Given problem: Set down only the lines running from the one with "Model this object" to the one with "striker_x = axis_x + 8", both lines included, exactly as they stand, please.

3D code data
* begin *

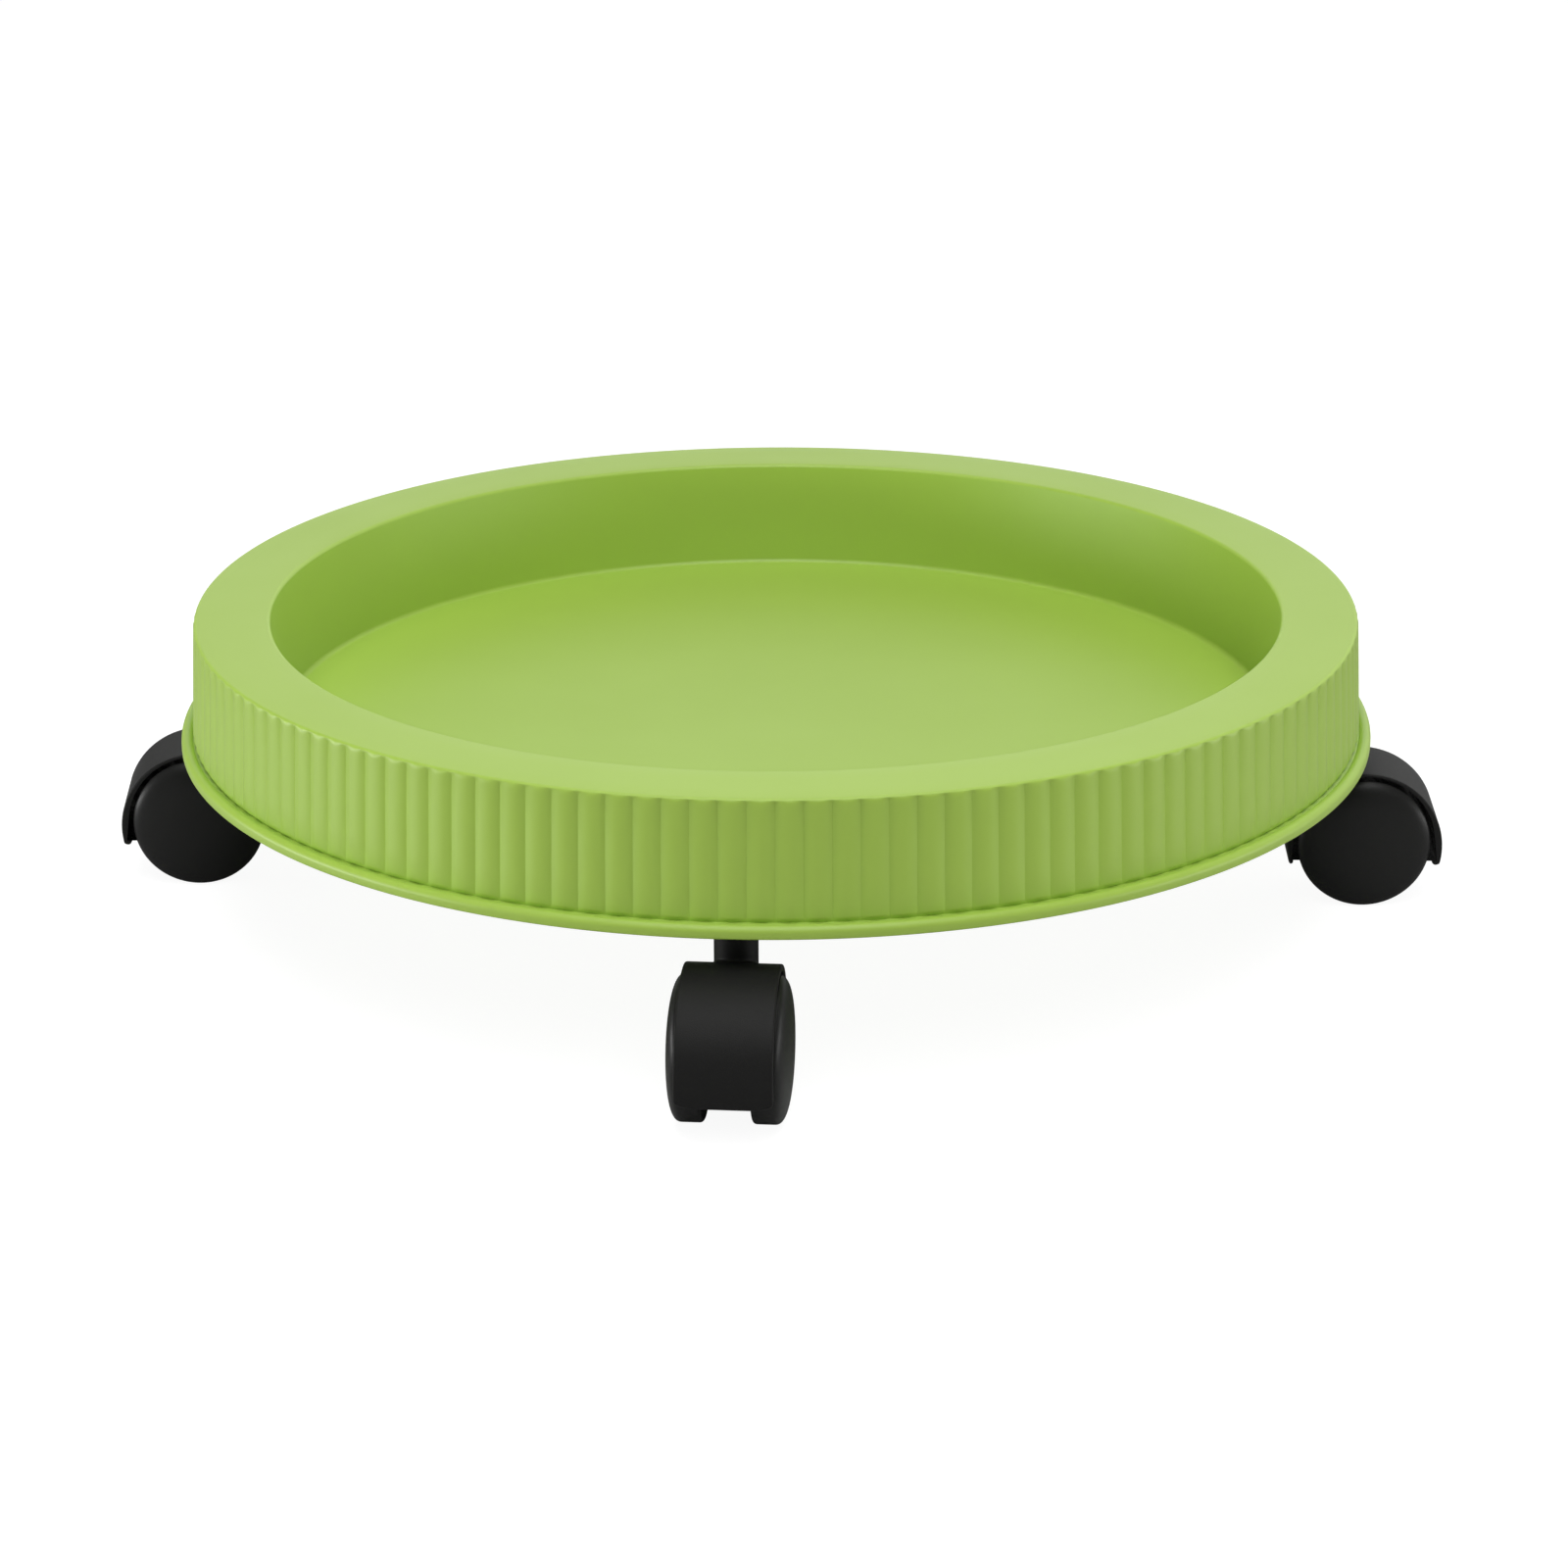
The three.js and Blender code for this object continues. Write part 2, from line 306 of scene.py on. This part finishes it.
def tray_rings():
    """The moulding's rings, from the middle of the floor over the rim to the underside."""
    wall_lean = math.degrees(math.atan2(OPENING_R - FLOOR_R, RIM_TOP_Z - FLOOR_Z))
    inside = [
        (0, FLOOR_Z), (RIB_HOOP_R, FLOOR_Z), (FLOOR_RING_R, FLOOR_Z),
        *arc(FLOOR_R - FLOOR_FILLET, FLOOR_Z + FLOOR_FILLET, FLOOR_FILLET, -90, -wall_lean, 6),
        *arc(OPENING_R + MOUTH_ROUND, RIM_TOP_Z - MOUTH_ROUND, MOUTH_ROUND, 180 - wall_lean, 90, 6),
        *((r, RIM_TOP_Z) for r in RIM_RINGS_R),
        *arc(RIM_OUTER_R - LIP_ROUND, RIM_TOP_Z - LIP_ROUND, LIP_ROUND, 90, 40, 5),
    ]
    # Radius, height and the share of the flutes' depth, which fades in at the lip and out at the bead
    skirt = [
        (RIM_OUTER_R - 0.15, LIP_FOOT_Z, 0.3),
        (RIM_OUTER_R, LIP_FOOT_Z - 0.4, 0.7),
        (RIM_OUTER_R + 0.05, LIP_FOOT_Z - 1.2, 1),
        (RIM_OUTER_R + 0.6, LIP_FOOT_Z - 12, 1),
        (SKIRT_FOOT_R - 0.4, BEAD_TOP_Z + 8, 1),
        (SKIRT_FOOT_R - 0.05, BEAD_TOP_Z + 1.2, 1),
        (SKIRT_FOOT_R - 0.2, BEAD_TOP_Z + 0.6, 0.75),
        (SKIRT_FOOT_R - 0.5, BEAD_TOP_Z + 0.1, 0.375),
        (SKIRT_FOOT_R - FLUTE_DEPTH, BEAD_TOP_Z - 0.4, 0),
    ]
    bead = [
        *arc(BEAD_R - BEAD_ROUND, BEAD_TOP_Z - BEAD_ROUND, BEAD_ROUND, 145, 0, 12),
        *arc(BEAD_R - BEAD_FOOT_ROUND, TRAY_FOOT_Z + BEAD_FOOT_ROUND, BEAD_FOOT_ROUND, 0, -90, 4),
    ]
    turn = UNDERSIDE_ROUND
    beneath = [
        (SKIRT_FOOT_R - 0.5, TRAY_FOOT_Z), (SKIRT_FOOT_R - WALL, BEAD_TOP_Z),
        *arc(RIM_OUTER_R - WALL - turn, RIM_TOP_Z - WALL - turn, turn, 0, 90, 3),
        *arc(OPENING_R + WALL + turn, RIM_TOP_Z - WALL - turn, turn, 90, 180, 3),
        *arc(FLOOR_R + WALL - turn, FLOOR_Z - WALL + turn, turn, 0, -90, 3),
        (0, FLOOR_Z - WALL),
    ]
    rings = [circle(r, z, STEPS_ROUND) for r, z in inside]
    rings += [fluted_circle(r, z, FLUTE_DEPTH * share) for r, z, share in skirt]
    rings += [circle(r, z, STEPS_ROUND) for r, z in bead + beneath]
    return rings


def bar(length, thickness, foot_z, top_z):
    """An upright rib along X with chamfered lower edges."""
    half = thickness / 2
    section = [(-half, top_z), (-half, foot_z + RIB_EDGE), (-half + RIB_EDGE, foot_z),
               (half - RIB_EDGE, foot_z), (half, foot_z + RIB_EDGE), (half, top_z)]
    return skin_rings([[(x, y, z) for y, z in section] for x in (-length / 2, length / 2)])


def tray_ribs():
    """Webs inside the rim, and the bars and hoop that stiffen the floor's underside."""
    outer_r = RIM_OUTER_R - WALL / 2
    rim_web = bar(outer_r - RIM_WEB_INNER_R, RIB_THICKNESS, RIM_WEB_FOOT_Z, RIM_TOP_Z - WALL / 2)
    rim_web = moved(rim_web, Matrix.Translation(((RIM_WEB_INNER_R + outer_r) / 2, 0, 0)))
    top_z = FLOOR_Z - WALL / 2
    parts = []
    for i in range(RIM_WEBS):
        parts.append(moved(rim_web, Matrix.Rotation(2 * math.pi * i / RIM_WEBS, 4, "Z")))
    for i, angle in enumerate(FLOOR_BAR_ANGLES):
        floor_bar = bar(2 * FLOOR_R, RIB_THICKNESS, RIB_FOOT_Z + FLOOR_BAR_STEP * (i + 1), top_z)
        parts.append(moved(floor_bar, Matrix.Rotation(math.radians(angle), 4, "Z")))
    hoop_outer_r = RIB_HOOP_R + RIB_THICKNESS
    hoop = [(RIB_HOOP_R, top_z), (RIB_HOOP_R, RIB_FOOT_Z + RIB_EDGE),
            (RIB_HOOP_R + RIB_EDGE, RIB_FOOT_Z), (hoop_outer_r - RIB_EDGE, RIB_FOOT_Z),
            (hoop_outer_r, RIB_FOOT_Z + RIB_EDGE), (hoop_outer_r, top_z)]
    parts.append(tube(hoop, 144))
    return joined(*parts)


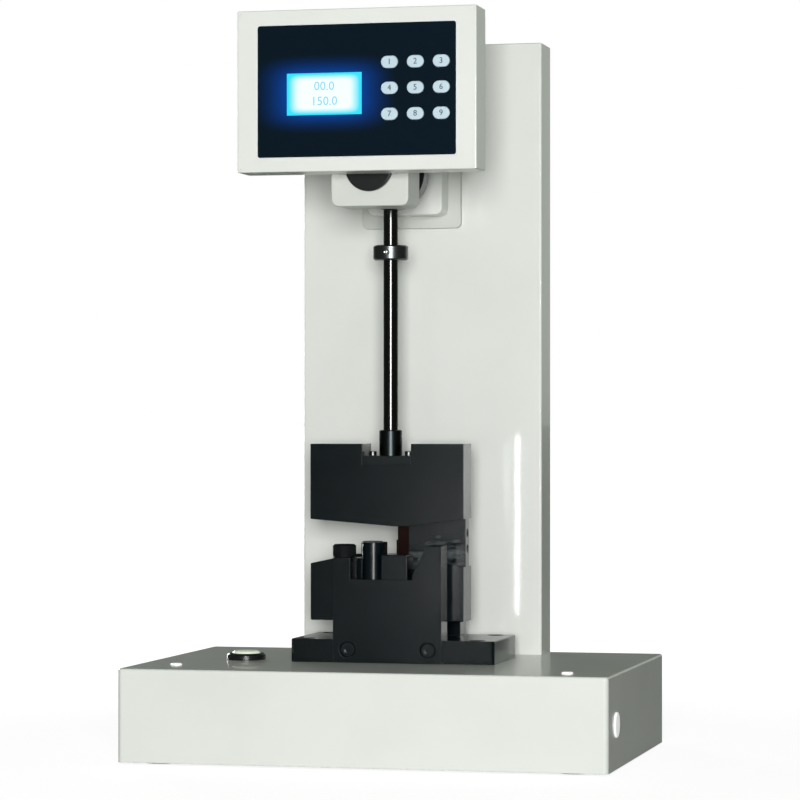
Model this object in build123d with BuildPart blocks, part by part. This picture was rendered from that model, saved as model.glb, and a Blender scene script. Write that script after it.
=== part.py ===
from build123d import *
import os
from math import sin, cos, tan, radians

# A free-standing pendulum impact tester with a digital display.
# X runs along the swing of the hammer, +Y to the back, +Z up; the floor is z = 0.

# base
base_w, base_d = 520, 352
base_bottom, base_top = 2, 100
base_wall = 4
foot_x, foot_y = 220, 140

# pendulum: its shaft runs along Y
axis_x, axis_z = -13, 627
swing_y = 19
hammer_w, hammer_t = 170, 39
hammer_top, hammer_bottom = 334, 143
jaw_top, jaw_bottom = 245, 214
rod_r = 8
striker_x = axis_x + 8

# column and bearing blocks
col_x0, col_x1 = -139, 133
col_front, col_back = 124, 176
col_top = 777
block_w, block_bottom, block_top = 84, 586, 737
front_y0, front_y1 = -76, -25
rear_y0, rear_y1 = 84, 116
bridge_w, bridge_z0, bridge_z1 = 30, 694, 732

# supports of the specimen
seat_z = 216
plate_x0, plate_x1 = -62, 57
plate_t = 28
plate_in = 33
notch_z, shoulder_z, post_z = 189, 213, 226
flange_w, flange_half_d = 223, 58
flange_x = 2
flange_top = 125
anvil_x = striker_x - 4
clamp_xs = {"front": -53, "rear": -44.5}
anvil_tops = {"front": 229, "rear": 213}
jaw_ws = {"front": 12, "rear": 5}

# control box
box_x0, box_x1 = -143, 114
box_z0, box_z1 = 619.5, 789
box_front, box_back = -129, -85

os.makedirs("parts", exist_ok=True)
finished = []


def keep(piece, name):
    piece.part.label = name
    finished.append(piece.part)


def screw_heads(spots, plane, head_r, head_h, shank_r, length):
    """Socket-head screws: the heads stand on the plane, the shanks go in behind it."""
    with BuildPart() as screws:
        with BuildSketch(plane):
            with Locations(*spots):
                Circle(head_r)
        extrude(amount=head_h)
        chamfer(screws.faces().group_by(Axis(plane.origin, plane.z_dir))[-1].edges(), head_r * 0.12)
        with BuildSketch(plane):
            with Locations(*spots):
                Circle(shank_r)
        extrude(amount=-length)
        with BuildSketch(plane.offset(head_h)):
            with Locations(*spots):
                RegularPolygon(head_r * 0.56, 6)
        extrude(amount=-head_h * 0.55, mode=Mode.SUBTRACT)
    return screws


def together(*groups):
    """One group of separate screws out of several."""
    with BuildPart() as joined:
        for group in groups:
            add(group.part)
    return joined


def back_plane(y):
    """A plane across Y that faces the back, with its own x running towards -X."""
    return Plane(origin=(0, y, 0), x_dir=(-1, 0, 0), z_dir=(0, 1, 0))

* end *

Answer below:
Model this object in build123d with BuildPart blocks, part by part. This picture was rendered from that model, saved as model.glb, and a Blender scene script. Write that script after it.
=== part.py ===
from build123d import *
import os
from math import sin, cos, tan, radians

# A free-standing pendulum impact tester with a digital display.
# X runs along the swing of the hammer, +Y to the back, +Z up; the floor is z = 0.

# base
base_w, base_d = 520, 352
base_bottom, base_top = 2, 100
base_wall = 4
foot_x, foot_y = 220, 140

# pendulum: its shaft runs along Y
axis_x, axis_z = -13, 627
swing_y = 19
hammer_w, hammer_t = 170, 39
hammer_top, hammer_bottom = 334, 143
jaw_top, jaw_bottom = 245, 214
rod_r = 8
striker_x = axis_x + 8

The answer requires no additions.